• EXERCISE TASK: All of the data must be printed exactly; please include every line.

=-=-=-=-=

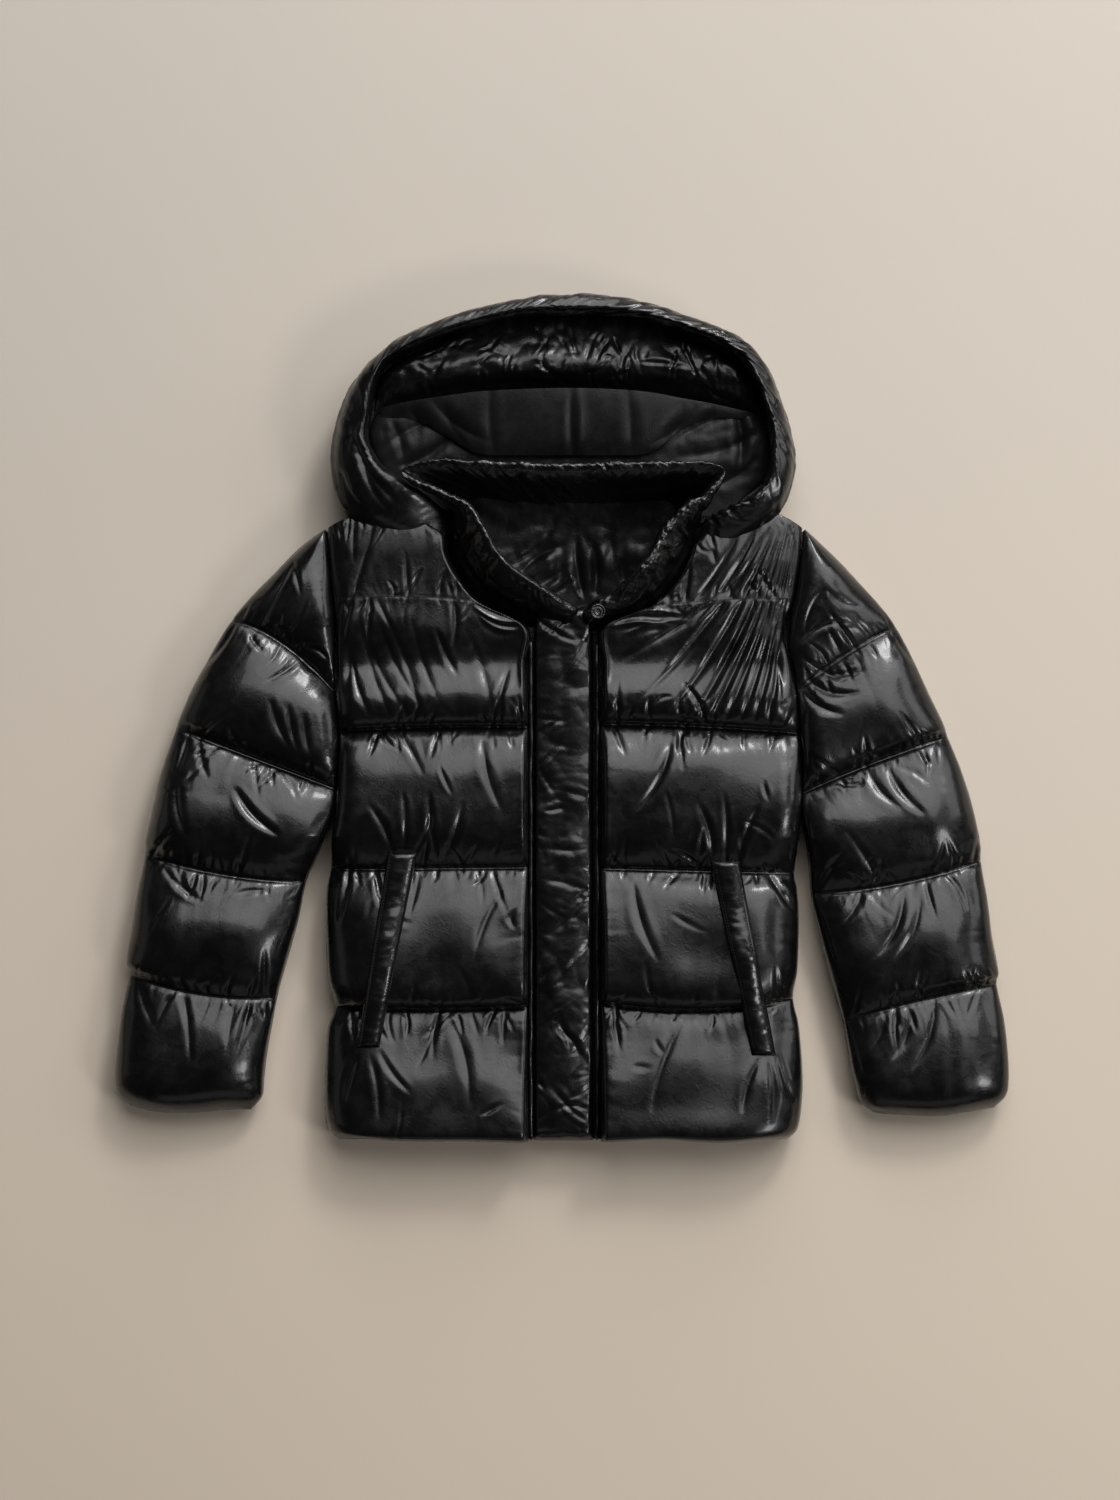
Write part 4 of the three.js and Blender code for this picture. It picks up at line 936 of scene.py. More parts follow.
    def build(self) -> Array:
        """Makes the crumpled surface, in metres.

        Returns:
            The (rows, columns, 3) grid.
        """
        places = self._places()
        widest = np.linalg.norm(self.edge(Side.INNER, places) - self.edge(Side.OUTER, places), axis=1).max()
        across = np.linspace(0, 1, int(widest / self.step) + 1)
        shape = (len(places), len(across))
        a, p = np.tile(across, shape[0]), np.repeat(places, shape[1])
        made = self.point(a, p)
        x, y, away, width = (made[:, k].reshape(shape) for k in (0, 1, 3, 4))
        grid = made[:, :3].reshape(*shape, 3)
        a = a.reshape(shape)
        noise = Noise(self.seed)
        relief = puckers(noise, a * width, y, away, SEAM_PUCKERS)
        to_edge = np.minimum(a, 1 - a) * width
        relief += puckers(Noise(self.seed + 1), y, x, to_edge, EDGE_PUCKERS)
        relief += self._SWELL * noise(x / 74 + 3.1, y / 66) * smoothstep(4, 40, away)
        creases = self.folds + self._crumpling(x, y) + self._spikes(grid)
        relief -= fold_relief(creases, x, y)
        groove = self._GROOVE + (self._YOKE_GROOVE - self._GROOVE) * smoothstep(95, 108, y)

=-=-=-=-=

• ANSWER TO THE EXERCISE:
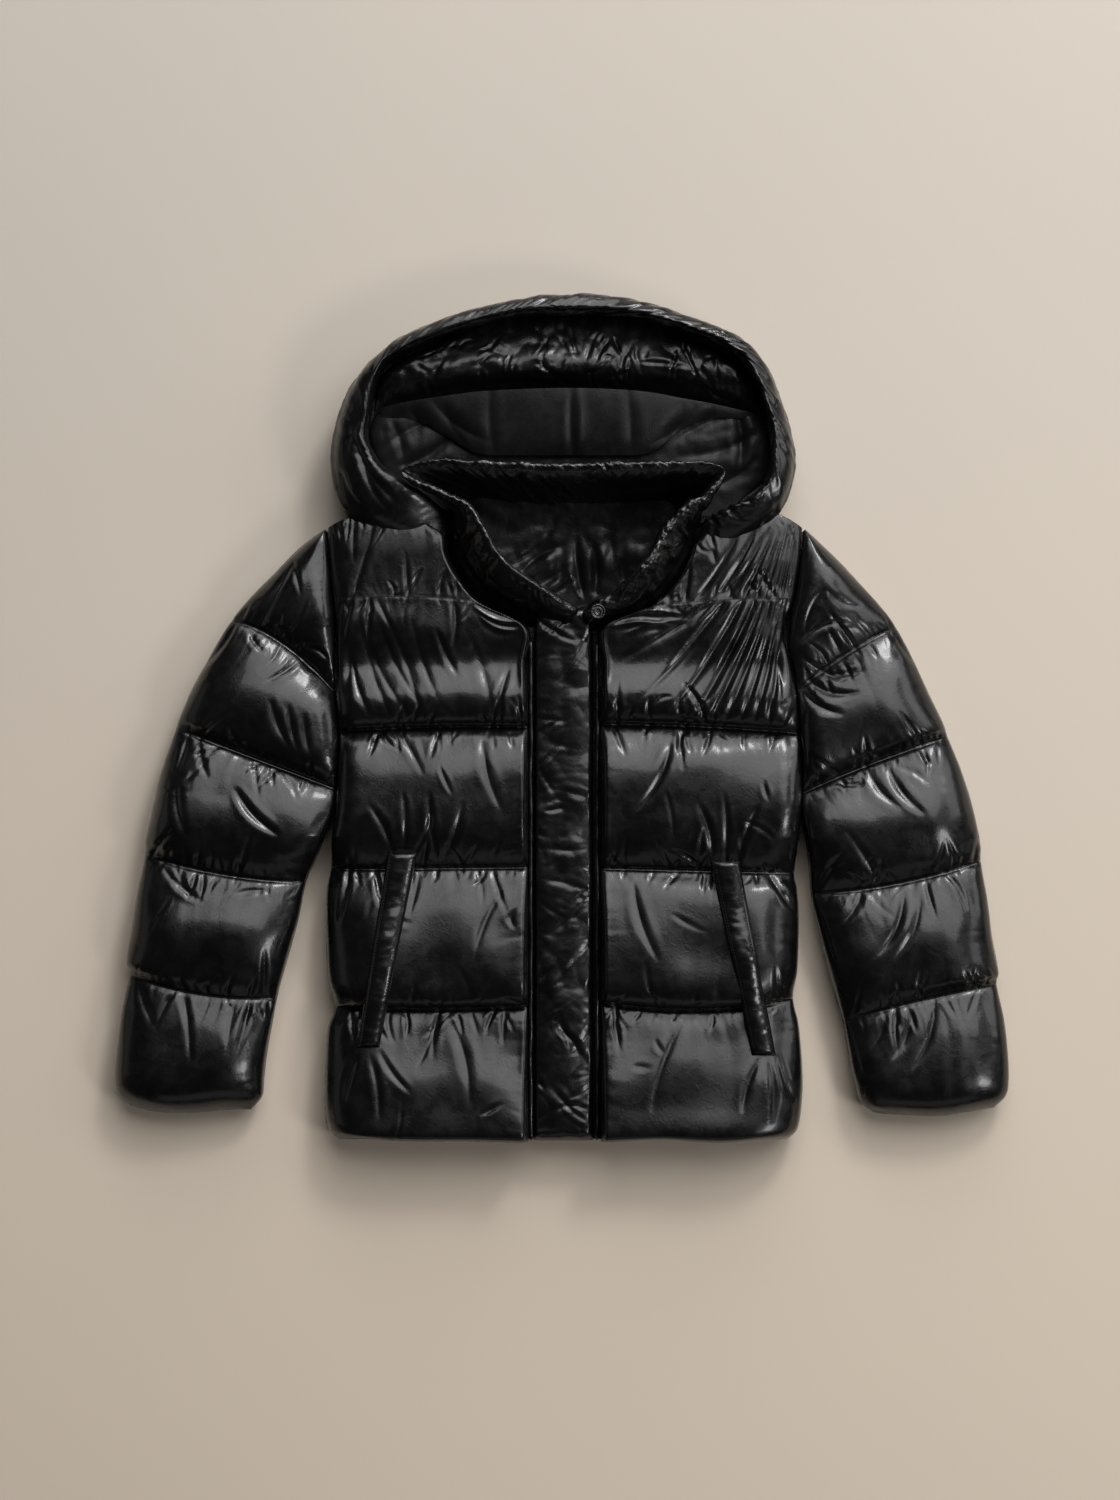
Write part 4 of the three.js and Blender code for this picture. It picks up at line 936 of scene.py. More parts follow.
    def build(self) -> Array:
        """Makes the crumpled surface, in metres.

        Returns:
            The (rows, columns, 3) grid.
        """
        places = self._places()
        widest = np.linalg.norm(self.edge(Side.INNER, places) - self.edge(Side.OUTER, places), axis=1).max()
        across = np.linspace(0, 1, int(widest / self.step) + 1)
        shape = (len(places), len(across))
        a, p = np.tile(across, shape[0]), np.repeat(places, shape[1])
        made = self.point(a, p)
        x, y, away, width = (made[:, k].reshape(shape) for k in (0, 1, 3, 4))
        grid = made[:, :3].reshape(*shape, 3)
        a = a.reshape(shape)
        noise = Noise(self.seed)
        relief = puckers(noise, a * width, y, away, SEAM_PUCKERS)
        to_edge = np.minimum(a, 1 - a) * width
        relief += puckers(Noise(self.seed + 1), y, x, to_edge, EDGE_PUCKERS)
        relief += self._SWELL * noise(x / 74 + 3.1, y / 66) * smoothstep(4, 40, away)
        creases = self.folds + self._crumpling(x, y) + self._spikes(grid)
        relief -= fold_relief(creases, x, y)
        groove = self._GROOVE + (self._YOKE_GROOVE - self._GROOVE) * smoothstep(95, 108, y)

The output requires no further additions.